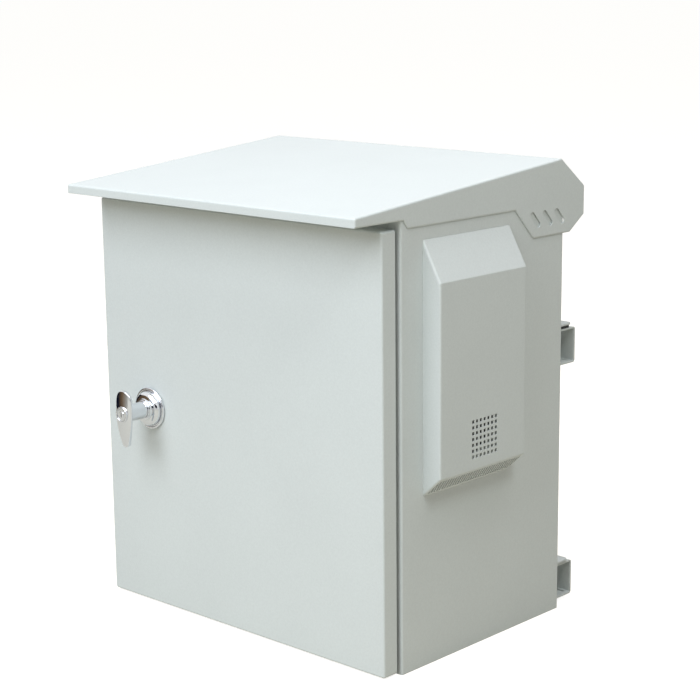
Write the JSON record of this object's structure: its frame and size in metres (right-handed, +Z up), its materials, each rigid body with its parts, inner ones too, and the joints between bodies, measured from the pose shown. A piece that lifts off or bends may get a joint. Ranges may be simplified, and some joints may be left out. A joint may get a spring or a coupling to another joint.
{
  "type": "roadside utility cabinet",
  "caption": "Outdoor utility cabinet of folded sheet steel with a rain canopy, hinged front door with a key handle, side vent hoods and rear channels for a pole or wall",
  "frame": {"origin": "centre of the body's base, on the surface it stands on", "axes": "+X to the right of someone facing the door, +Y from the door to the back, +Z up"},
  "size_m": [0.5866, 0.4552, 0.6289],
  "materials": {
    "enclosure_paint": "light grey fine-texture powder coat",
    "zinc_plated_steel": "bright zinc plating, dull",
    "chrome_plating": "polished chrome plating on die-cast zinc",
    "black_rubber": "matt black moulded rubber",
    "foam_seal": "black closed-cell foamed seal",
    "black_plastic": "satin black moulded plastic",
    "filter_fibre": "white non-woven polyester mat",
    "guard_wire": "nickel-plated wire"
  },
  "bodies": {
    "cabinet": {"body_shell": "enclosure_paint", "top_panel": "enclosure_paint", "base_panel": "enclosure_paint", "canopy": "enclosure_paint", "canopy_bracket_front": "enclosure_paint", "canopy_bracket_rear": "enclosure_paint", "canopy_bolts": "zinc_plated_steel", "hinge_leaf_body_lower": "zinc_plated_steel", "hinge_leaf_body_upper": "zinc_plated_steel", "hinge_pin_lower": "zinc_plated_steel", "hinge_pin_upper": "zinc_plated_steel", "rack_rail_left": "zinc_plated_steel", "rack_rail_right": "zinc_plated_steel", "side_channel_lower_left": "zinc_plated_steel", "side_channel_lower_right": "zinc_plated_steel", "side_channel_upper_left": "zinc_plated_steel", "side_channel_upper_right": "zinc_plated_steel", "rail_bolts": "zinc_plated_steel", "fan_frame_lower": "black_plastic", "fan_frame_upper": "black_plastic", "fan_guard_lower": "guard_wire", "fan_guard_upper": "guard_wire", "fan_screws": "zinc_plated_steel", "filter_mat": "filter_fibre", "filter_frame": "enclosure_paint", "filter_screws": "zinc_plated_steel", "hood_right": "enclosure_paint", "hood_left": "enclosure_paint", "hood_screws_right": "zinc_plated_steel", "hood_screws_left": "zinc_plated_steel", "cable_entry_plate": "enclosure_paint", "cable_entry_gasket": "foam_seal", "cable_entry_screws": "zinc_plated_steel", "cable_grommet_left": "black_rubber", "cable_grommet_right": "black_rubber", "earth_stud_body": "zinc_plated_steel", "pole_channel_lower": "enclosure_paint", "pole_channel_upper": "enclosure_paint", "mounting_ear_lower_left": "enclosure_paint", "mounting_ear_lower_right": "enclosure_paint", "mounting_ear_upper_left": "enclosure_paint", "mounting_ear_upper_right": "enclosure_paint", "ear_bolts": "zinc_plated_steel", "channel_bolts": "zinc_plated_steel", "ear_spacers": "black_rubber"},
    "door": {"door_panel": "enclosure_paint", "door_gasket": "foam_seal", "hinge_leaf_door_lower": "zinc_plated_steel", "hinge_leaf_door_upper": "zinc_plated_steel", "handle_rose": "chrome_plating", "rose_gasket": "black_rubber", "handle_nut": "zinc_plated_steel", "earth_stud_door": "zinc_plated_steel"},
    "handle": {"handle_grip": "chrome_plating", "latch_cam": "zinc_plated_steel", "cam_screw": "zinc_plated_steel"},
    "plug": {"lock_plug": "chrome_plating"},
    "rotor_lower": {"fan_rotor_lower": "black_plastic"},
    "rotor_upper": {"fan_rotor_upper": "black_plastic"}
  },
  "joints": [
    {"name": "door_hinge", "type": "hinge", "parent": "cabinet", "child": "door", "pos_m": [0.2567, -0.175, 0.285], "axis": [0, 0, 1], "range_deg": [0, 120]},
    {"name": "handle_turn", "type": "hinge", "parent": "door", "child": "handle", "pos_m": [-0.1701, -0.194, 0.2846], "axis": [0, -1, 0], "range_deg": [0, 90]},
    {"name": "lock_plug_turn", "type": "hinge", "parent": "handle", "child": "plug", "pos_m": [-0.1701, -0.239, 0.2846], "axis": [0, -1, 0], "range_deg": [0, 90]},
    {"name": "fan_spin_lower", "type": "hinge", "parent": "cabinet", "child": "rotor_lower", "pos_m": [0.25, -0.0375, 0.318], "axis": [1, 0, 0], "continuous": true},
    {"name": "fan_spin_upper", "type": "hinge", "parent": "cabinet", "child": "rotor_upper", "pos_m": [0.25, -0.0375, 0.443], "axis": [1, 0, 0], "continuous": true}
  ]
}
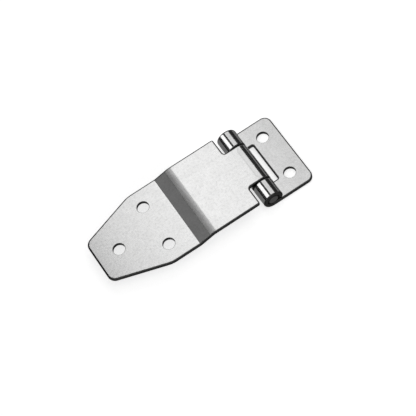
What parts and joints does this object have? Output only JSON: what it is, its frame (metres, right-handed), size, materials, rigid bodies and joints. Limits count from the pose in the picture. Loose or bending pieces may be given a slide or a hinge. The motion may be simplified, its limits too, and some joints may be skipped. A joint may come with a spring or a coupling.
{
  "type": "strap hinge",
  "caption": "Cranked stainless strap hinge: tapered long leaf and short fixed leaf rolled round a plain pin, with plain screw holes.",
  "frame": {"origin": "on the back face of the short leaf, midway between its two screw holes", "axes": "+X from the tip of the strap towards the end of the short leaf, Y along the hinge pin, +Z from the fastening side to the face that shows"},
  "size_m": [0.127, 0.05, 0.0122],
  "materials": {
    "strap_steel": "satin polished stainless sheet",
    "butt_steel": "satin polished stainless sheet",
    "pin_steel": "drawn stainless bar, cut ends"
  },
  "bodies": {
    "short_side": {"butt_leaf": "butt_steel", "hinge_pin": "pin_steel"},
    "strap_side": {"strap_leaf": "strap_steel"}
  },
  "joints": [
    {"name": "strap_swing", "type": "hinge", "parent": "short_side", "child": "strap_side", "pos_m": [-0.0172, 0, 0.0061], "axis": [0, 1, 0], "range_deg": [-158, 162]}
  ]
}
═══
* Your goal *
Every line of the material must be returned exactly as it appears.

* Solution below *
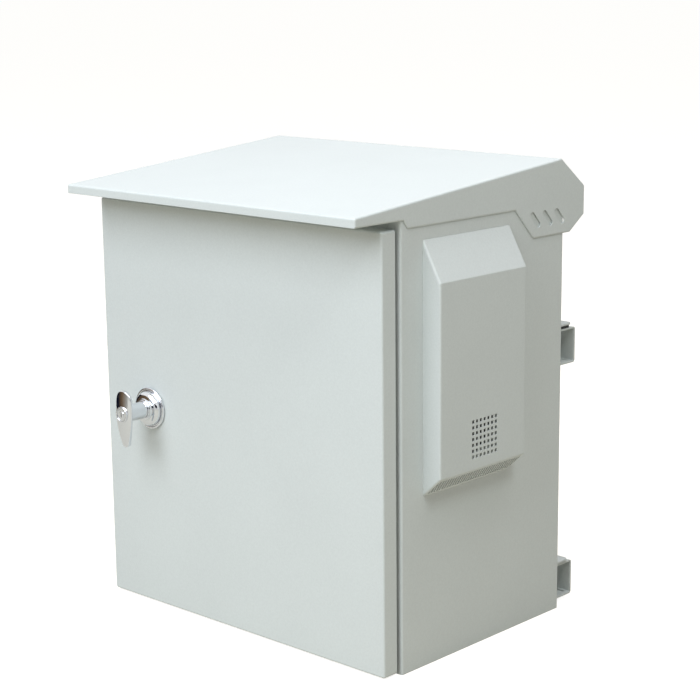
Write the JSON record of this object's structure: its frame and size in metres (right-handed, +Z up), its materials, each rigid body with its parts, inner ones too, and the joints between bodies, measured from the pose shown. A piece that lifts off or bends may get a joint. Ranges may be simplified, and some joints may be left out. A joint may get a spring or a coupling to another joint.
{
  "type": "roadside utility cabinet",
  "caption": "Outdoor utility cabinet of folded sheet steel with a rain canopy, hinged front door with a key handle, side vent hoods and rear channels for a pole or wall",
  "frame": {"origin": "centre of the body's base, on the surface it stands on", "axes": "+X to the right of someone facing the door, +Y from the door to the back, +Z up"},
  "size_m": [0.5866, 0.4552, 0.6289],
  "materials": {
    "enclosure_paint": "light grey fine-texture powder coat",
    "zinc_plated_steel": "bright zinc plating, dull",
    "chrome_plating": "polished chrome plating on die-cast zinc",
    "black_rubber": "matt black moulded rubber",
    "foam_seal": "black closed-cell foamed seal",
    "black_plastic": "satin black moulded plastic",
    "filter_fibre": "white non-woven polyester mat",
    "guard_wire": "nickel-plated wire"
  },
  "bodies": {
    "cabinet": {"body_shell": "enclosure_paint", "top_panel": "enclosure_paint", "base_panel": "enclosure_paint", "canopy": "enclosure_paint", "canopy_bracket_front": "enclosure_paint", "canopy_bracket_rear": "enclosure_paint", "canopy_bolts": "zinc_plated_steel", "hinge_leaf_body_lower": "zinc_plated_steel", "hinge_leaf_body_upper": "zinc_plated_steel", "hinge_pin_lower": "zinc_plated_steel", "hinge_pin_upper": "zinc_plated_steel", "rack_rail_left": "zinc_plated_steel", "rack_rail_right": "zinc_plated_steel", "side_channel_lower_left": "zinc_plated_steel", "side_channel_lower_right": "zinc_plated_steel", "side_channel_upper_left": "zinc_plated_steel", "side_channel_upper_right": "zinc_plated_steel", "rail_bolts": "zinc_plated_steel", "fan_frame_lower": "black_plastic", "fan_frame_upper": "black_plastic", "fan_guard_lower": "guard_wire", "fan_guard_upper": "guard_wire", "fan_screws": "zinc_plated_steel", "filter_mat": "filter_fibre", "filter_frame": "enclosure_paint", "filter_screws": "zinc_plated_steel", "hood_right": "enclosure_paint", "hood_left": "enclosure_paint", "hood_screws_right": "zinc_plated_steel", "hood_screws_left": "zinc_plated_steel", "cable_entry_plate": "enclosure_paint", "cable_entry_gasket": "foam_seal", "cable_entry_screws": "zinc_plated_steel", "cable_grommet_left": "black_rubber", "cable_grommet_right": "black_rubber", "earth_stud_body": "zinc_plated_steel", "pole_channel_lower": "enclosure_paint", "pole_channel_upper": "enclosure_paint", "mounting_ear_lower_left": "enclosure_paint", "mounting_ear_lower_right": "enclosure_paint", "mounting_ear_upper_left": "enclosure_paint", "mounting_ear_upper_right": "enclosure_paint", "ear_bolts": "zinc_plated_steel", "channel_bolts": "zinc_plated_steel", "ear_spacers": "black_rubber"},
    "door": {"door_panel": "enclosure_paint", "door_gasket": "foam_seal", "hinge_leaf_door_lower": "zinc_plated_steel", "hinge_leaf_door_upper": "zinc_plated_steel", "handle_rose": "chrome_plating", "rose_gasket": "black_rubber", "handle_nut": "zinc_plated_steel", "earth_stud_door": "zinc_plated_steel"},
    "handle": {"handle_grip": "chrome_plating", "latch_cam": "zinc_plated_steel", "cam_screw": "zinc_plated_steel"},
    "plug": {"lock_plug": "chrome_plating"},
    "rotor_lower": {"fan_rotor_lower": "black_plastic"},
    "rotor_upper": {"fan_rotor_upper": "black_plastic"}
  },
  "joints": [
    {"name": "door_hinge", "type": "hinge", "parent": "cabinet", "child": "door", "pos_m": [0.2567, -0.175, 0.285], "axis": [0, 0, 1], "range_deg": [0, 120]},
    {"name": "handle_turn", "type": "hinge", "parent": "door", "child": "handle", "pos_m": [-0.1701, -0.194, 0.2846], "axis": [0, -1, 0], "range_deg": [0, 90]},
    {"name": "lock_plug_turn", "type": "hinge", "parent": "handle", "child": "plug", "pos_m": [-0.1701, -0.239, 0.2846], "axis": [0, -1, 0], "range_deg": [0, 90]},
    {"name": "fan_spin_lower", "type": "hinge", "parent": "cabinet", "child": "rotor_lower", "pos_m": [0.25, -0.0375, 0.318], "axis": [1, 0, 0], "continuous": true},
    {"name": "fan_spin_upper", "type": "hinge", "parent": "cabinet", "child": "rotor_upper", "pos_m": [0.25, -0.0375, 0.443], "axis": [1, 0, 0], "continuous": true}
  ]
}
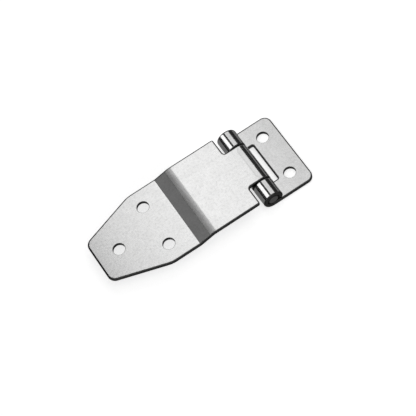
What parts and joints does this object have? Output only JSON: what it is, its frame (metres, right-handed), size, materials, rigid bodies and joints. Limits count from the pose in the picture. Loose or bending pieces may be given a slide or a hinge. The motion may be simplified, its limits too, and some joints may be skipped. A joint may come with a spring or a coupling.
{
  "type": "strap hinge",
  "caption": "Cranked stainless strap hinge: tapered long leaf and short fixed leaf rolled round a plain pin, with plain screw holes.",
  "frame": {"origin": "on the back face of the short leaf, midway between its two screw holes", "axes": "+X from the tip of the strap towards the end of the short leaf, Y along the hinge pin, +Z from the fastening side to the face that shows"},
  "size_m": [0.127, 0.05, 0.0122],
  "materials": {
    "strap_steel": "satin polished stainless sheet",
    "butt_steel": "satin polished stainless sheet",
    "pin_steel": "drawn stainless bar, cut ends"
  },
  "bodies": {
    "short_side": {"butt_leaf": "butt_steel", "hinge_pin": "pin_steel"},
    "strap_side": {"strap_leaf": "strap_steel"}
  },
  "joints": [
    {"name": "strap_swing", "type": "hinge", "parent": "short_side", "child": "strap_side", "pos_m": [-0.0172, 0, 0.0061], "axis": [0, 1, 0], "range_deg": [-158, 162]}
  ]
}